## BEGIN Given data

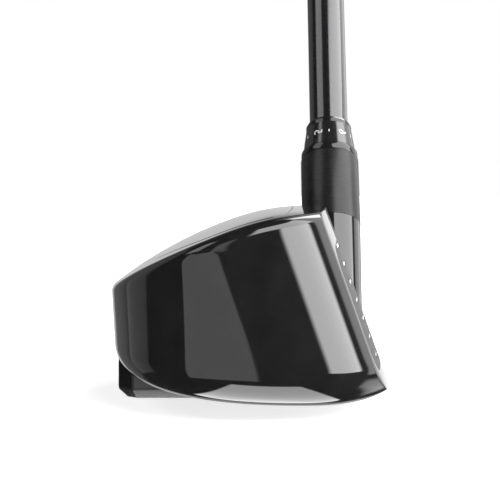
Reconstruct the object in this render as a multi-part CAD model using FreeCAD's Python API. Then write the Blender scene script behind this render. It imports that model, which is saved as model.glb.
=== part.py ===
import FreeCAD, Part
import math
import os

# A right-handed hybrid golf club with an adjustable loft sleeve, standing in
# its address position. Millimetres and degrees. +X points at the target, +Y
# from the toe to the heel and up the shaft, +Z up. The origin is in the flat
# keel face that the sole rests on.

V = FreeCAD.Vector

# ---- driving dimensions -------------------------------------------------
LOFT = 19.7
LIE = 60.0
SHAFT_TILT = 1.5            # the shaft stands this much more upright than the hosel
CLUB_LENGTH = 1029.0        # ground to butt, measured along the shaft
FACE_REACH = 28.5           # middle of the face at ground level
FACE_BULGE = 265.0          # radius of the face from toe to heel
FACE_TOE_Y = -38.5
CROWN_HEIGHT = 37.6
DOME_RADIUS = 1000.0         # crown, from toe to heel
DOME_Y = 0.0
CAMBER_RADIUS = 400.0       # sole, from toe to heel
HOSEL_X = 19.5
HOSEL_Y = 41.6              # where the hosel axis meets the ground
HOSEL_RADIUS = 7.0
NECK_START_Y = 34.0         # the face runs to here at ground level, then turns into the hosel
NECK_START_LEAN = 0.28
NECK_FRONT = 25.8           # front of the heel at the hosel axis, at ground level
NECK_FRONT_LEAN = 0.21

WALL = 1.7                  # cast skirt, sole and ledges
FACE_THICKNESS = 2.4
CROWN_THICKNESS = 1.0
CROWN_ROUND = 2.2           # rounded edge between crown and skirt
SOLE_ROUND = 6.0            # rounded edge between sole and skirt
CROWN_EDGE = 6.5            # the crown panel starts this far inside the skirt
CROWN_HEEL_Y = 48.0
LEDGE = 2.5                 # width of the ledges that carry crown panel and face plate
GLUE_GAP = 0.05             # glue or thread clearance on a radius
RUN_GAP = 0.08              # running clearance on a radius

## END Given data

> _Given problem_
Copy exactly the lines that run from the first line of the data to the line containing "V = FreeCAD.Vector", please, with both ends included and nothing else.

> _Task solution_
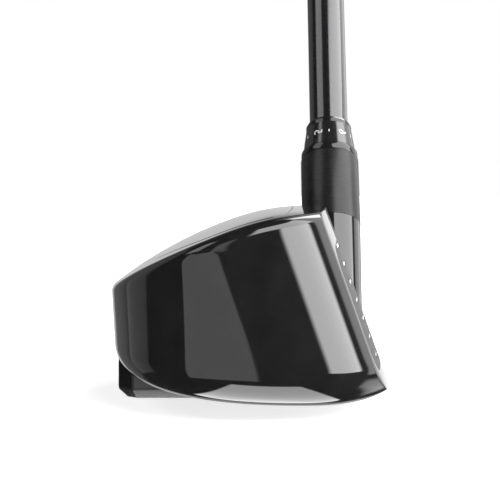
Reconstruct the object in this render as a multi-part CAD model using FreeCAD's Python API. Then write the Blender scene script behind this render. It imports that model, which is saved as model.glb.
=== part.py ===
import FreeCAD, Part
import math
import os

# A right-handed hybrid golf club with an adjustable loft sleeve, standing in
# its address position. Millimetres and degrees. +X points at the target, +Y
# from the toe to the heel and up the shaft, +Z up. The origin is in the flat
# keel face that the sole rests on.

V = FreeCAD.Vector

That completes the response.